KABUL (Reuters) - A suicide attack at a wrestling club in a Shi’ite neighborhood of the Afghan capital Kabul and a second explosion apparently targeting emergency services and journalists at the site killed at least 20 people and wounded 70 on Wednesday, officials said.
Islamic State claimed responsibility for the attack in Dasht-e-Barchi, home to many members of the mainly Shi’ite Muslim Hazara ethnic minority which has been targeted repeatedly in the past by the militant Sunni group. The Taliban denied any involvement.
Prior to Wednesday’s attack, the area had seen a series of similar incidents, most recently last month, when dozens of students preparing for a university entrance examination were killed at an educational center.

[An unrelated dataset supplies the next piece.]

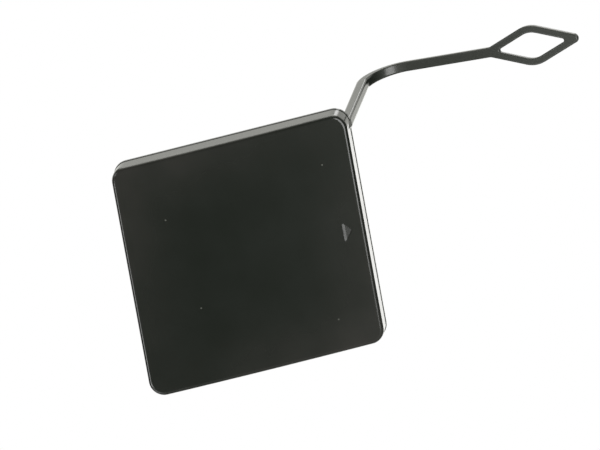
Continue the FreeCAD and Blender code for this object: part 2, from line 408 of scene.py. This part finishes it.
def white_floor():
    """Matt white studio floor. The camera sees it white, with the part's shadow on it. The part itself sees
    a dimmer floor, and on it the pool of a low lamp on its left front."""
    material, tree, output = new_material("studio_floor_matt_white")
    path = add(tree, "ShaderNodeLightPath")
    place = add(tree, "ShaderNodeTexCoord").outputs["Object"]
    pool_middle = (*POOL_PLACE, cad_low.z - FLOOR_DROP)
    off = add(tree, "ShaderNodeVectorMath", {0: place}, {1: pool_middle}, operation="DISTANCE")
    pool = add(
        tree,
        "ShaderNodeMapRange",
        {"Value": off.outputs["Value"]},
        {"From Min": POOL_RADIUS, "From Max": 0.0, "To Max": POOL_GLOW},
        interpolation_type="SMOOTHSTEP",
    )
    lift = add(
        tree,
        "ShaderNodeMix",
        {"Factor": path.outputs["Is Camera Ray"], "A": pool.outputs["Result"]},
        {"B": FLOOR_LIFT},
    )
    tone = add(
        tree,
        "ShaderNodeMix",
        {"Factor": path.outputs["Is Camera Ray"]},
        {"A": linear(FLOOR_DIM), "B": linear(FLOOR_WHITE)},
        data_type="RGBA",
    )
    paint = add(
        tree,
        "ShaderNodeBsdfPrincipled",
        {"Emission Strength": lift.outputs["Result"], "Base Color": tone.outputs["Result"]},
        {"Roughness": FLOOR_ROUGHNESS, "Emission Color": linear("FFFFFF")},
    )
    tree.links.new(paint.outputs["BSDF"], output.inputs["Surface"])
    return material


def glow(tree, direction, towards, full, faded, strength):
    """Strength of one soft glow of the room in a direction."""
    facing = add(
        tree,
        "ShaderNodeVectorMath",
        {0: direction},
        {1: Vector(towards).normalized()},
        operation="DOT_PRODUCT",
    )
    return add(
        tree,
        "ShaderNodeMapRange",
        {"Value": facing.outputs["Value"]},
        {
            "From Min": math.cos(math.radians(faded)),
            "From Max": math.cos(math.radians(full)),
            "To Max": strength,
        },
        interpolation_type="SMOOTHSTEP",
    )


def studio_world():
    """The room's glows for light and mirroring; camera rays see plain white all round."""
    world = bpy.data.worlds.new("studio")
    world.use_nodes = True
    tree = world.node_tree
    tree.nodes.clear()
    direction = add(tree, "ShaderNodeTexCoord").outputs["Generated"]
    total = add(tree, "ShaderNodeValue")
    total.outputs["Value"].default_value = ROOM_DIM
    for values in ROOM_GLOWS.values():
        part = glow(tree, direction, *values)
        total = add(
            tree,
            "ShaderNodeMath",
            {0: part.outputs["Result"], 1: total.outputs["Value"]},
            operation="ADD",
        )
    lit = add(
        tree,
        "ShaderNodeBackground",
        {"Strength": total.outputs["Value"]},
        {"Color": linear(ROOM_TONE)},
    )
    white = add(tree, "ShaderNodeBackground", inputs={"Color": linear("FFFFFF"), "Strength": 1.0})
    path = add(tree, "ShaderNodeLightPath")
    pick = add(
        tree,
        "ShaderNodeMixShader",
        {0: path.outputs["Is Camera Ray"], 1: lit.outputs["Background"], 2: white.outputs["Background"]},
    )
    add(tree, "ShaderNodeOutputWorld", {"Surface": pick.outputs["Shader"]})
    bpy.context.scene.world = world


def hang_softboxes():
    """Area lamps that the plastic mirrors and the camera doesn't see."""
    for name, (towards, distance, half_width, half_height, radiance) in SOFTBOXES.items():
        away = Vector(towards).normalized()
        lamp = bpy.data.lights.new(name, "AREA")
        lamp.shape = "RECTANGLE"
        lamp.size = 2 * distance * math.tan(math.radians(half_width))
        lamp.size_y = 2 * distance * math.tan(math.radians(half_height))
        lamp.energy = radiance * math.pi * lamp.size * lamp.size_y
        box = bpy.data.objects.new(name, lamp)
        bpy.context.collection.objects.link(box)
        turn = away.to_track_quat("Z", "Y").to_matrix().to_4x4()
        box.matrix_world = Matrix.Translation(away * distance) @ turn
        box.visible_camera = False


def lay_floor():
    """Pale floor well below the part, which is shown as it is held in the bumper."""
    half = FLOOR_SIZE / 2
    z = cad_low.z - FLOOR_DROP
    corners = [(-half, -half, z), (half, -half, z), (half, half, z), (-half, half, z)]
    mesh = bpy.data.meshes.new("floor")
    mesh.from_pydata(corners, [], [(0, 1, 2, 3)])
    floor = bpy.data.objects.new("floor", mesh)
    bpy.context.collection.objects.link(floor)
    mesh.materials.append(white_floor())


def set_camera():
    """Long lens that shows the middle of the seat where the photograph has it, at the photograph's scale."""
    back = CAMERA_BACK.normalized()
    right = (CAMERA_RIGHT - back * CAMERA_RIGHT.dot(back)).normalized()
    up = back.cross(right)
    aim = right * ((PHOTO_WIDTH_PX / 2 - SEAT_IN_PHOTO_PX[0]) / SCALE_PX_PER_MM * MM)
    aim += up * ((SEAT_IN_PHOTO_PX[1] - PHOTO_HEIGHT_PX / 2) / SCALE_PX_PER_MM * MM)
    data = bpy.data.cameras.new("camera")
    data.sensor_width = SENSOR_MM
    data.lens = SCALE_PX_PER_MM / MM * CAMERA_DISTANCE * SENSOR_MM / PHOTO_WIDTH_PX
    data.clip_start, data.clip_end = CAMERA_CLIP
    camera = bpy.data.objects.new("camera", data)
    bpy.context.collection.objects.link(camera)
    turn = Matrix((right, up, back)).transposed().to_4x4()
    camera.matrix_world = Matrix.Translation(aim + back * CAMERA_DISTANCE) @ turn
    bpy.context.scene.camera = camera


def dress(piece, material):
    """Gives a piece its material in every slot."""
    for slot in piece.material_slots:
        slot.material = material
    if not piece.material_slots:
        piece.data.materials.append(material)


bpy.context.scene.view_settings.view_transform = "Standard"
studio_world()
hang_softboxes()
lay_floor()
set_camera()
dress(cover, moulded_polypropylene())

As police and bystanders, some still wearing their torn wrestling kit, helped the wounded onto vehicles to be taken to hospital, the second explosion hit, catching journalists covering the attack for local television stations.
The second blast came from a car parked outside the club where the suicide attacker had struck, killing a reporter and a cameraman from local broadcaster Tolo News minutes after they had made a live report from the scene.
Four other local television crew were wounded.
After nine journalists died in a single incident in April, when a suicide bomber apparently targeted them while they were covering another attack in Kabul, at least 14 journalists have now been killed in Afghanistan so far this year.
Wednesday’s attack underlined the danger in Kabul as elections approach next month, as well as the threat facing the Hazaras, a Persian-speaking minority that has long faced discrimination and which has borne the brunt of attacks claimed by Islamic State in Kabul.
The explosion came as Secretary of State Mike Pompeo announced that Washington’s former ambassador to Afghanistan, Zalmay Khalilzad, would be appointed as an adviser to help with efforts to end the conflict.
Hopes of possible peace talks with the Taliban were fueled by a brief ceasefire in June, although intense fighting in the months since, in particular the Taliban’s assault on the central city of Ghazni, have dampened optimism.
In any case, any talks would not include the local affiliate of Islamic State, which has established a brutal reputation and which both the Western-backed government and the Taliban consider an enemy.